Ensuring Consistent Water Supply
If water demand continues after sunset, the simplest answer is often storage. Pump water into a tank during sunny hours, then use the stored water later.
A quality inverter supports this approach by making daytime pumping more dependable and productive.
Minimizing Downtime and Maintenance
The combination of smoother starts, better fault protection, and stronger build quality usually means fewer failures. That does not remove maintenance entirely, but it reduces avoidable breakdowns.
For farms where every service call means lost time, that matters more than brochure language about innovation.
Conclusion
A solar pump inverter is one of the most important parts of a farm pumping system because it determines how effectively solar power is turned into usable water flow. A quality model usually gives you better pump control, more dependable operation in changing sunlight, and stronger protection for the equipment you already rely on.
If your goal is lower pumping costs, less dependence on diesel or unstable grid power, and a system that can keep working in real farm conditions, investing in a better inverter is usually the sensible move.
FAQs
Can Solar Pump Inverters Work with Both AC and DC Pumps?
Some can, but many are designed mainly for AC pump applications. Always check the inverter's supported pump types, voltage range, phase, and control method before buying.
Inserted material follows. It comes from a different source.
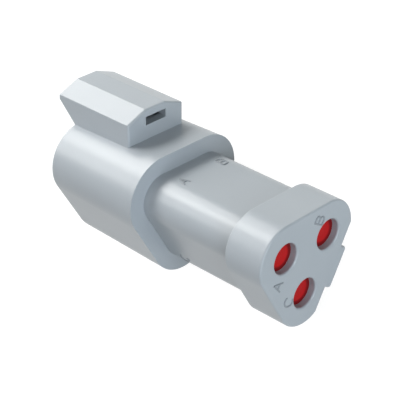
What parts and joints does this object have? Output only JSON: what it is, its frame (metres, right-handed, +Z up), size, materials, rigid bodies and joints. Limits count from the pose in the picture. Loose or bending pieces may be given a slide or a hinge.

How Do I Select the Right Power Rating for My Farm's Water Pump?
Match the inverter to the pump's rated power, voltage, and phase requirements. Also consider startup behavior, pumping head, and required flow rate. If those numbers are wrong, the system will underperform no matter how good the individual parts are.
Do Solar Pump Systems Require Batteries?
No. Many systems run without batteries and use direct daytime pumping instead. In farm applications, water storage is often a simpler and cheaper way to cover use outside sunny hours.
Are Solar Pump Inverters Easy to Install and Maintain?
They are usually simpler than fuel-based pumping setups once installed, but they still need proper sizing and professional installation. Maintenance is generally light, especially compared with engine-driven systems.